The Roots Laid by Social Conditioning
Despite the pervasive presence of technology, the influence of culture is far more determinative of what we choose to do. Families instill their values in children, as does religion. Country and economic class dictate what kind of education or career to aspire to. Language differences inform our biases towards people. Our every preference can be traced back in some way to those early years. Sociologist Pierre Bourdieu explained this in his concept of habitus — the idea that our “spontaneous” choices are shaped by internalised social structures that become second nature to us. This means that actions come as a reflex rather than from conscious calculation. Even our instincts are heavily architected, the thing we usually take full credit for.

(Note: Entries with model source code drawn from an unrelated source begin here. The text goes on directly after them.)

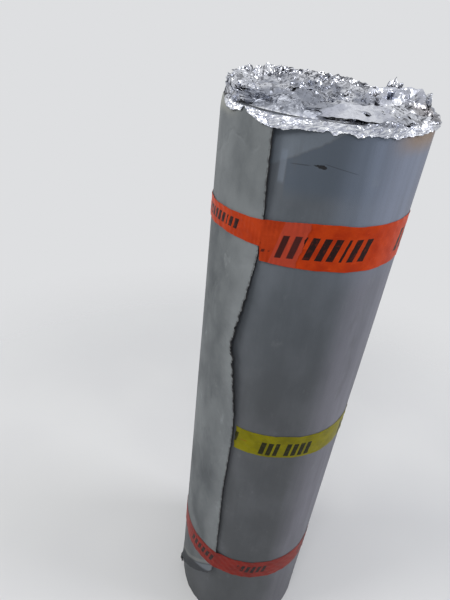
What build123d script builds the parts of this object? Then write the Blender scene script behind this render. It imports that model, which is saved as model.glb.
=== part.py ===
"""Roll of roofing felt, one metre wide, standing on its end and held by three bands of tape."""

import os
from math import acos, degrees, floor

from build123d import *

# The felt, wound into a roll
felt_width = 1000.0
roll_diameter = 256.0
bore_diameter = 60.0
felt_thickness = 2.0
turn_gap = 0.4  # air wound in between one turn and the next
gap_depth = 4.0  # how deep that gap is cut into both ends
gap_end_angle = -8.0  # where the gap stops, short of the free edge
free_edge_angle = -118.0  # direction of the outer turn's free edge, from +X

# The outer turn's free edge, as (distance beside a plumb line, share of the felt's width up),
# from the top down. The edge is torn in the middle of the roll.
free_edge = [
    (-6.0, 1.0),
    (-3.5, 0.9),
    (-4.5, 0.838),
    (-12.0, 0.774),
    (-19.0, 0.729),
    (-22.5, 0.704),
    (-16.0, 0.679),
    (-12.0, 0.648),
    (-3.5, 0.58),
    (-1.5, 0.538),
    (-4.0, 0.4),
    (-2.0, 0.321),
    (-0.5, 0.23),
]
# The missing lower corner, as (distance beside the same line, height)
torn_corner = [(-3.0, 160.0), (-20.0, 138.0), (-45.0, 112.0), (-80.0, 76.0), (-108.0, 34.0), (-119.0, 0.0)]
edge_margin = 4.0  # how far the torn-off piece reaches past the sheet

# The release film's edge, which stands out of the upper end and folds over its rim
film_bore_margin = 8.0  # ring of bare felt between the bore and the film
film_low_height = 10.0
film_high_height = 26.0
film_high_side = 125.0  # direction of the side where the film stands highest, from +X
film_lip_height = 12.0
film_lip_thickness = 1.5
film_clearance = 0.3

# The tapes
tape_thickness = 0.5
upper_tape_width = 57.0
upper_tape_drop = 105.0  # from the felt's upper end down to the tape
narrow_tape_width = 29.0
narrow_tape_rise = 19.0  # from the wide stretch's lower edge up to the narrow one's
narrow_tape_sweep = 100.0  # how far the narrow stretch runs back from the free edge
middle_tape_width = 45.0
middle_tape_rise = 15.0  # from the middle of the felt's width up to the tape
middle_tape_start = 0.5
middle_tape_end = 280.0
lower_tape_width = 50.0
lower_tape_rise = 172.0  # from the felt's lower end up to the tape

# Worked out from the sizes above
roll_radius = roll_diameter / 2
bore_radius = bore_diameter / 2
turn_pitch = felt_thickness + turn_gap
edge_radius = roll_radius - turn_pitch  # surface just past the free edge
quarter_growth = turn_pitch / 4
gap_start_angle = -360 * ((edge_radius - bore_radius) / turn_pitch - 1)
upper_tape_bottom = felt_width - upper_tape_drop - upper_tape_width
narrow_tape_bottom = upper_tape_bottom + narrow_tape_rise
middle_tape_bottom = felt_width / 2 + middle_tape_rise


def direction(angle):
    """Unit vector at an angle counted counter-clockwise from the free edge."""
    return Vector(1, 0).rotate(Axis.Z, free_edge_angle + angle)


# The spiral is made of quarter circles about the four corners of a small square
spiral_centres = [
    Vector(0, 0),
    direction(90) * -quarter_growth,
    (direction(90) + direction(180)) * -quarter_growth,
    direction(180) * -quarter_growth,
]


def quarter_radius(quarter, height):
    """Radius of one quarter circle of the spiral, at a height above the felt's outer face."""
    return edge_radius + quarter * quarter_growth + height


def spiral_point(height, angle):
    """Point above the felt's outer face at an angle past the free edge."""
    quarter = floor(angle / 90)
    return spiral_centres[quarter % 4] + direction(angle) * quarter_radius(quarter, height)


def spiral(height, start, end):
    """Tangent arcs along the felt's outer face, at a height above it, between two angles."""
    arcs = []
    for quarter in range(floor(start / 90), 1 + floor(end / 90)):
        first = max(start, 90 * quarter)
        last = min(end, 90 * (quarter + 1))
        if last > first:
            centre = spiral_centres[quarter % 4]
            radius = quarter_radius(quarter, height)
            arc = CenterArc(centre, radius, free_edge_angle + first, last - first, mode=Mode.PRIVATE)
            arcs.append(arc)
    return arcs


def strip(low, high, start, end):
    """Outline of a strip that lies along the spiral between two heights and two angles."""
    start_line = Line(spiral_point(low, start), spiral_point(high, start), mode=Mode.PRIVATE)
    end_line = Line(spiral_point(low, end), spiral_point(high, end), mode=Mode.PRIVATE)
    return spiral(low, start, end) + spiral(high, start, end) + [start_line, end_line]


def tight_loop(height):
    """Outline of a tape pulled tight round the roll, straight where it bridges the free edge."""
    below = edge_radius + height
    above = roll_radius + height
    landing = degrees(acos(below / above))
    bridge = Line(direction(0) * above, spiral_point(height, landing), mode=Mode.PRIVATE)
    return spiral(height, landing, 360) + [bridge]


# The piece of the outer turn that is missing beside the free edge and at its lower corner
edge_plane = Plane(origin=(0, 0, 0), x_dir=direction(90), z_dir=direction(0))
free_edge_points = [(beside, share * felt_width) for beside, share in free_edge]
with BuildPart() as torn_off:
    with BuildSketch(edge_plane):
        with BuildLine():
            Polyline(
                *free_edge_points,
                *torn_corner,
                (torn_corner[-1][0], -edge_margin),
                (edge_margin, -edge_margin),
                (edge_margin, felt_width + edge_margin),
                (free_edge[0][0], felt_width + edge_margin),
                close=True,
            )
        make_face()
    extrude(amount=roll_diameter)
    with Locations((0, 0, -edge_margin)):
        Cylinder(
            radius=edge_radius,
            height=felt_width + 2 * edge_margin,
            align=(Align.CENTER, Align.CENTER, Align.MIN),
            mode=Mode.SUBTRACT,
        )

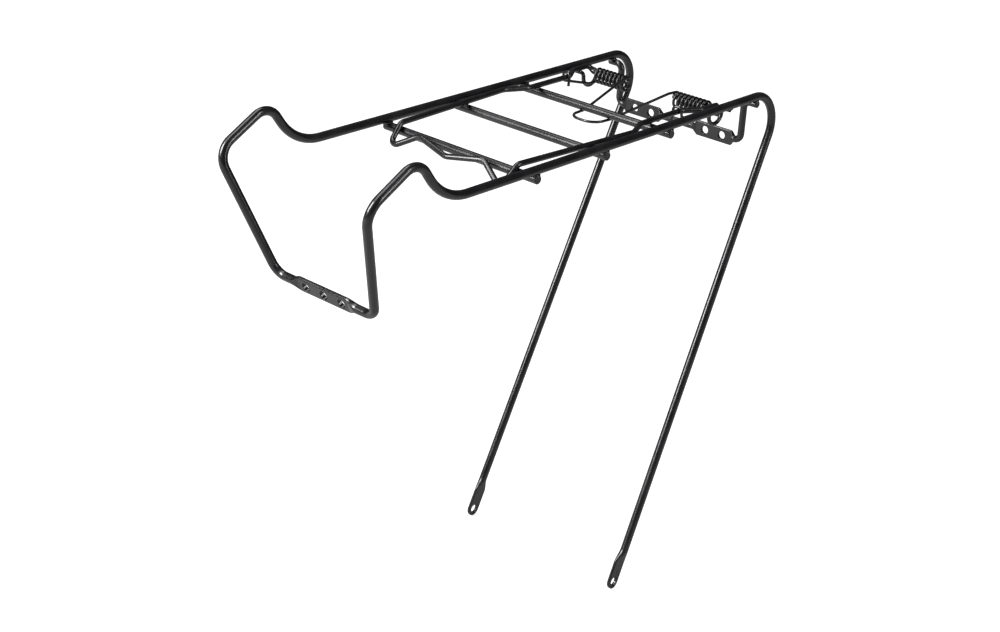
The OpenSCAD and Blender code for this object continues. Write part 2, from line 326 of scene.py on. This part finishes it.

Cognitive Biases: Our Blind Spots
Outside influences are only one piece of the puzzle. We also behave based on built-in mental tendencies. For instance, in a salary negotiation an inexperienced candidate might demand a low figure because the recruiter opens with a lower number. That’s anchoring bias (the lower opening number being the “anchor” or comparison point); however, our reaction to it is what worsens the problem. Instead of acknowledging the blind spot, we claim the choice as our own and rationalise it. In this case, the lowballed candidate would say he purposefully lowered his bar to not lose the opportunity. Psychologists call this approach “confabulation”, where a person creates a story for a choice they didn’t consciously make. Neuroscientist Benjamin Libet’s famous experiments on human consciousness in the 1980s pushed this concept further. He showed that the brain gave movement commands several hundred milliseconds before a conscious awareness of the command. Though his methods were scrutinised, the implication endured: by the time we believe we are choosing, an unconscious part of us may have already decided.
Freedom: A Marketing Tool
While intellectuals debate the idea of free will, entire industries and countries use it to achieve their goals. Consumer capitalism drives up spending by attaching it to an expression of an individual’s identity. The brands you buy reflect the kind of life you live and the image you project to others. But if the consumer senses a forced demand creation rather than a natural alignment with the brand, buying things no longer satisfies their wants. Similarly, the self-help industry, whose life coaches and motivational speakers rake in millions of dollars, capitalises on a person believing that one decision is all that holds them back from turning their lives around. Even governments propagate the idea of freedom to ensure their citizens retain confidence in their agency and in their elected officials. Ironically, in all these systems our belief in free will is what prevents us from seeing our cages.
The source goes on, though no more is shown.